Before I go on to discuss this latest release, I have to say that it really is quite amazing how diffident we English are about our composers and their music. Leaving aside the case of British composers of more serious music, English light music has largely been ignored with notable exceptions since the 1990s of the outputs of record companies such as Hyperion and Guild.

The operetta is, based on Henry Fielding ‘s greatest work, Tom Jones (1749), a meticulously constructed picaresque novel telling the convoluted and hilarious tale of how Tom, a foundling, came into a fortune and finds romance with Sophia, Squire Western’s daughter. For the operetta, Fielding’s raciness was reined in to protect the sensibilities of Edwardian audiences. Tom Jones was produced at London’s Apollo Theatre in 1907 and ran there for 110 performances.

Conductor, David Russell Hulme is clearly passionate about Tom Jones; he made a strong contribution to the recording’s booklet, see below. He leads the National Festival Orchestra and Chorus and his soloists in a wholehearted and sparkling performance with many keenly observed, animated solos. The orchestra respond heartily to German’s lovely melodies, so beautifully crafted and orchestrated. German was the natural successor to Sullivan - indeed German worked, although not always very harmoniously, with W.S. Gilbert - and the influence of Sullivan can be heard at odd moments but German’s own original voice predominates. Elgar and German were friends and the impact of Elgar on German’s music sometimes shines through. Take, for instance, Sophia’s Act II aria, ‘Love maketh the heart a garden fair’ - so redolent of golden Elgarian wistfulness. ‘The Uncrowned King of Light Music’, Eric Coates was beginning to write his songs about this time: 1906-1910 - his first published orchestral piece, his Miniature Suite came in 1911. Coates admired German. I was reminded vividly of Eric Coates’s style and orchestrations while listening to Tom’s Act III aria, ‘If love’s content’.

The Overture sets the mood of overall joyousness and exultation with its hunt motifs, romance and delightful, memorably tuneful rustic dances. Act III’s justly famous and delightful opening ‘Morris Dance’, is splendidly, vivaciously played here, rhythms nicely taut, dynamics strongly contrasted. German had the happy knack of composing dance music that seemed so appropriate to the period of the productions, be it the Merrie England of Tudor times or the 18th century setting of Tom Jones. There are so many orchestral delights and this review would become unbearably long if I included them all. Listen, for instance, to how German’s orchestra comments between the sung lines of ‘The Green Ribbon’. Listen to how the violins trip along daintily as the innocent young maid goes to the fair to seek the green ribbon to tie in her hair and the clarinet's wittily, sly comments at the young man’s motivations in offering to buy her the ribbon if she will dance with him - and other things afterwards, for “she gave him her heart then and there…”.

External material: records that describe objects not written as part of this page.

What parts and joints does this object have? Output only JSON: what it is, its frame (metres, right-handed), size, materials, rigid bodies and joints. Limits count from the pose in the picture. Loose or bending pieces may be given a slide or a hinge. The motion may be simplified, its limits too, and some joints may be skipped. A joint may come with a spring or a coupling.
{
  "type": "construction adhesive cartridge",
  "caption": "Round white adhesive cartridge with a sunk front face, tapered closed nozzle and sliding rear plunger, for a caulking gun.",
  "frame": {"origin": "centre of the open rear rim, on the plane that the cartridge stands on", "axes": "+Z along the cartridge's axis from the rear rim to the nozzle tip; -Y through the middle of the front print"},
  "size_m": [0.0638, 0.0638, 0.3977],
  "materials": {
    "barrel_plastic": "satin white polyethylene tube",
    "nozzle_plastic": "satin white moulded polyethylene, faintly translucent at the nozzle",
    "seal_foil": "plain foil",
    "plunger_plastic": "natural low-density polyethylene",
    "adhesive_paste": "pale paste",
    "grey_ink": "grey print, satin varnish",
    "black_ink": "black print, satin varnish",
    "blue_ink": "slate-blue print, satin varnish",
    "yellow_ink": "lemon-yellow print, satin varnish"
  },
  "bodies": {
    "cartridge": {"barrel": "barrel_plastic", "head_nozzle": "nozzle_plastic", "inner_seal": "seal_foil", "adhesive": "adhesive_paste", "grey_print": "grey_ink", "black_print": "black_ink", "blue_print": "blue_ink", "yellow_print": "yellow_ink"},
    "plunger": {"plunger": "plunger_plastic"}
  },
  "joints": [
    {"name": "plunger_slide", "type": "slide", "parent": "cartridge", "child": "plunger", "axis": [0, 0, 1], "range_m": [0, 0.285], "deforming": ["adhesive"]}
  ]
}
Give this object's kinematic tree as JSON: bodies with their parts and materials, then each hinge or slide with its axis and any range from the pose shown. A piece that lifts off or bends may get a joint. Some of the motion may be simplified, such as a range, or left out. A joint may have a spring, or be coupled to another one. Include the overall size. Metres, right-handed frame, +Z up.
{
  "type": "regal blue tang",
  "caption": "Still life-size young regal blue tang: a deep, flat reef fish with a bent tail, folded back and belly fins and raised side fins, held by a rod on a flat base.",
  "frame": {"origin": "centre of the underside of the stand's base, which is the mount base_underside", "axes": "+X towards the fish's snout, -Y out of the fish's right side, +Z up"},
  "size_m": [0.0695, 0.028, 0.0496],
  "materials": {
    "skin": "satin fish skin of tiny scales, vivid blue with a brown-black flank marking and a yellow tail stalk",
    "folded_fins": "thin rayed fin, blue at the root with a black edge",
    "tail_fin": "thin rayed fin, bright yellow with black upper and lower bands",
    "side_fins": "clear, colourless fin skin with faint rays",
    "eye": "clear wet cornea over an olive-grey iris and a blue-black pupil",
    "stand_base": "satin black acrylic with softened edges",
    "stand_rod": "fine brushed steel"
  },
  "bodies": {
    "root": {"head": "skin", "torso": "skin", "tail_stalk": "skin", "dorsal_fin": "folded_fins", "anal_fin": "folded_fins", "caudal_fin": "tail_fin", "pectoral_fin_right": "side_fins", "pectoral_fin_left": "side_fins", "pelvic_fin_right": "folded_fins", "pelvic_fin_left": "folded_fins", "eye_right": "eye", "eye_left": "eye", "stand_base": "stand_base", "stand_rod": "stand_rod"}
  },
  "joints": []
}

Mezzo-soprano, Heather Shipp as Honour, Sophia’s maid, delights in the wry humour of this Act III song, ‘The Green Ribbon’. But the real highlight of the show is the lyric soprano voice of Marianne Hellgren Staykov singing the part of Sophia. Just listen to her honeyed tones and clarity of diction in her lovely tender Act I song, ‘Today my spinet’ and secure colatura agility in that famous Act III waltz song ‘For tonight’ She is partnered by a sturdy-voiced Richard Morrison as Tom Jones, muscular but yearning for better things in his Act I song “West Country Lad’. He is ideally matched with Staykov their voices beautifully blending and entwining in their duets, especially the enchanting Act I finale song, ‘For aye, my love’. As Squire Western, Donald Maxwell has a pleasing oaken voice and he is expressive enough even if his West Country accent is a bit amiss. German’s operettas are enlivened by their patter songs. Here a sextet, including Honour and maids and servants to Squire Western deliver a hilarious ‘The Barley Mow’ with all six becoming ever more inebriated and their West Country accents are much more convincing. I should add that the extended 10-minute-or-so finales to Acts I and II enchant. 
Usually so stingy with their notes, Naxos has provided a 16-page booklet with this release that includes a biographical note about Edward German by John Prince, a commentary on Tom Jones by this production’s conductor, David Russell Hulme and a plot synopsis including track references. The operetta’s lyrics can be accessed at www.naxos.com/libretti/660270.htm

Wonderful and too long in being recorded. One of my recordings of the year. Now, Naxos, Hyperion, Epoch - let’s have some of Ivor Novello’s and Noel Coward’s productions.

Ian Lace 

Note
The libretto is available as a PDF download from the Naxos website.